Thompson is right. Curry is otherworldly, but how long can he keep this up? He’s already the only player in history to make at least five 3-pointers in four straight Finals games. He’s already become the third point guard in history to post 40 points and 10 rebounds in a Finals game, joining Magic Johnson and Jerry West. It’s hard to see the Warriors winning this series if Draymond Green at a bare minimum, doesn’t start playing significantly better moving forward.
Green is borderline unplayable right now. Kerr actually had the nerve to sit him at various points in the fourth quarter on Friday.
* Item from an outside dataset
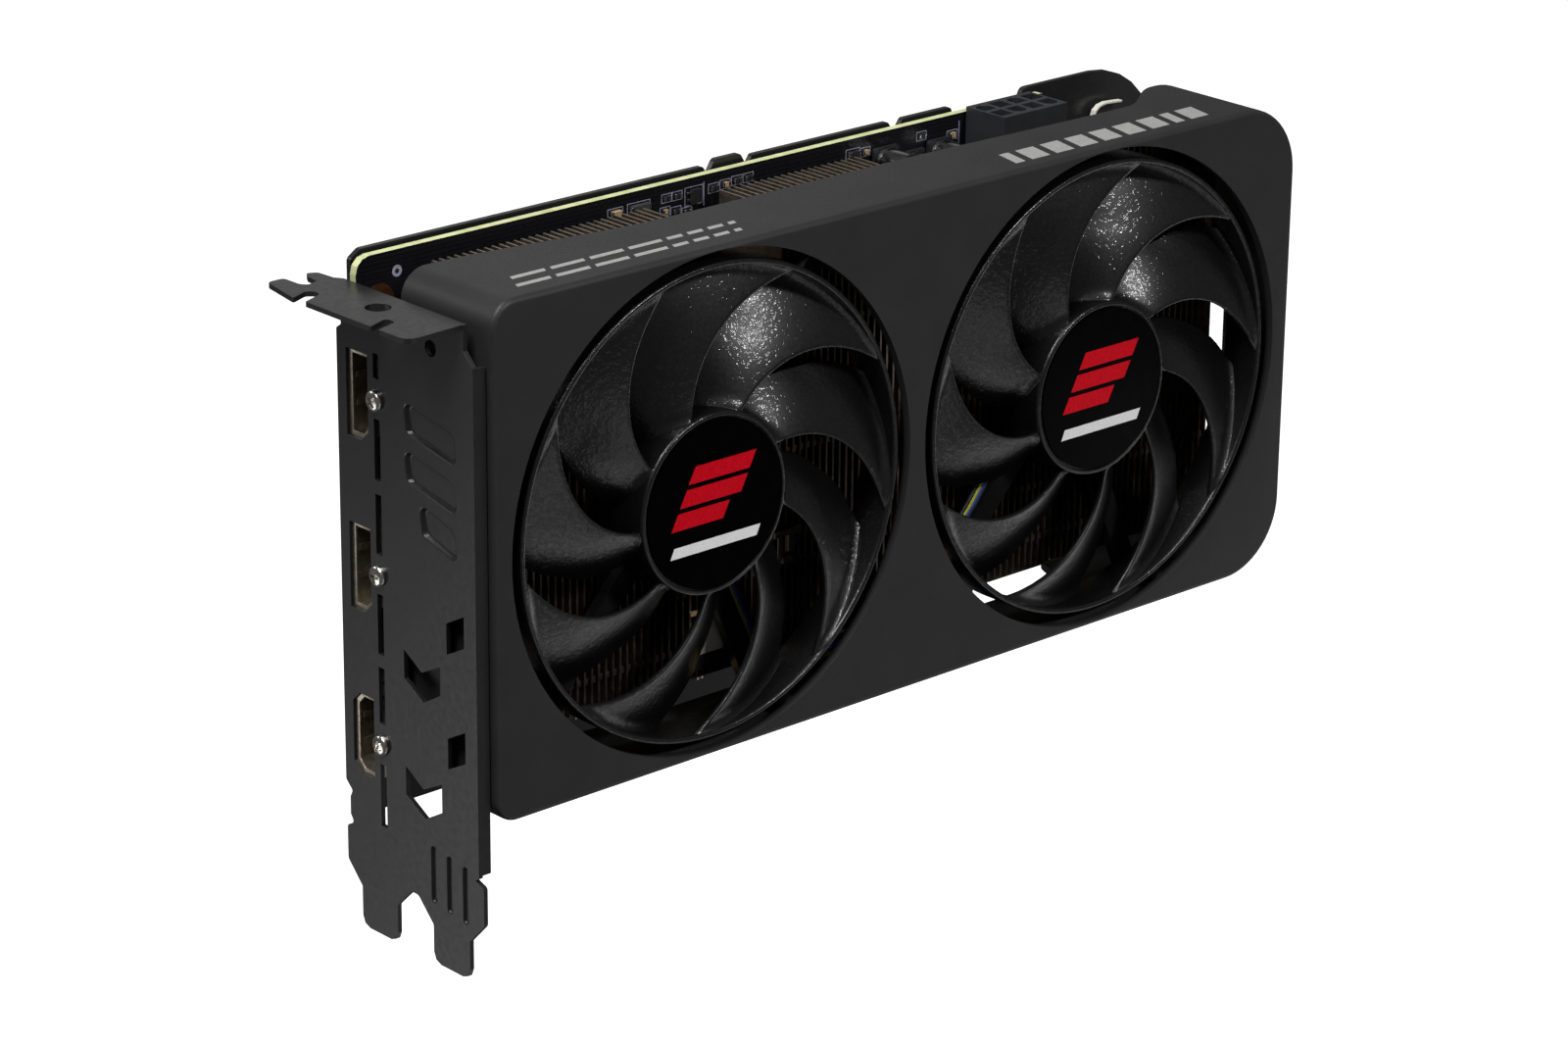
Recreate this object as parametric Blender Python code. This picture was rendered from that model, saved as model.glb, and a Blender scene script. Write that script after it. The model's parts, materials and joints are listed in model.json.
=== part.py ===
"""Two-slot, two-fan graphics card.

The frame is the card's own: +X runs from the bracket to the tail, +Y from the fan side to the rear
plate, +Z up to the edge that carries the power connector. The origin is the centre of the bracket
plate's outer face. All lengths below are millimetres; meshes are scaled to metres once, in piece().
"""

import math

import bmesh
import bpy
from mathutils import Matrix, Vector

METRES_PER_MM = 0.001
GAP = 0.3                       # clearance between pieces that touch on the real card

# Bracket: the standard two-slot, full-height plate.
PLATE_WIDTH = 38.74
PLATE_THICKNESS = 0.9
PLATE_TOP = 56.3                # top of the tab; the feet end 120.02 below it
TAB_DEPTH = 12.0

# Cooler cover. Depths are measured back from its front face.
FRONT = -PLATE_WIDTH / 2
COVER_LEFT = 3.0
COVER_RIGHT = 201.0
COVER_BOTTOM = -34.3
COVER_TOP = 60.3
COVER_FACE = 1.8
COVER_WALL = 1.6
COVER_DEPTH = 24.4
COVER_DEPTH_MIDDLE = 19.0
COVER_DEPTH_BELOW_TAIL = 28.5
COVER_DEPTH_EXHAUST = 15.5
EXHAUST_BOTTOM = -19.3
EXHAUST_TOP = 35.0

# Fans.
FAN_Z = 13.0
FAN_X = {"left": 53.4, "right": 150.2}
FAN_PHASE = {"left": -0.5, "right": 12.3}
OPENING_RADIUS = 46.5
BLADES = 9
RING_OUTER = 44.2
RING_INNER = 43.0
HUB_RADIUS = 16.9
LABEL_RADIUS = 15.65
RING_FRONT = 0.5
RING_BACK = 9.3
ARM_FRONT = 10.0
ARM_BACK = 12.6
ARM_ANGLES = (-132.0, -66.0, 48.0, 114.0)
ARM_REACH = {-132.0: 49.5, -66.0: 47.4, 48.0: 49.5, 114.0: 47.4}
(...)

Klay, though he has hit a handful of CPR shots when the Warriors seemed like they were about to get laid to rest, just has not been able to find his shot consistently, and when he goes off the dribble it’s hold-your-breath stuff.
God bless Kevon Looney and Andrew Wiggins. Those dudes are playing extraordinarily well. Jordan Poole and Gary Payton II are both doing foxhole work. Nemanja Bejelica has given some huge minutes and his defense has held up surprisingly well. But right now, this is all about Curry. Whether or not the Warriors win this title, this performance is cementing his all-time status. If the Warriors do win it all, that stupid Finals MVP narrative can go to the landfill where it belongs. No other Warrior has a shot in hell at that hardware.
But that’s a long way off. This is a three-game series now, and those three games are going to be a war. Golden State, which has now won at least one road game in 27 straight playoff series — kind of a mind-blowing stat — has taken back home-court advantage, but Boston has been phenomenal on the road in these playoffs. I picked the Celtics to win in seven. I’m sticking with that because they’re the better team. But what Curry is doing just isn’t human, so in reality, all bets are off.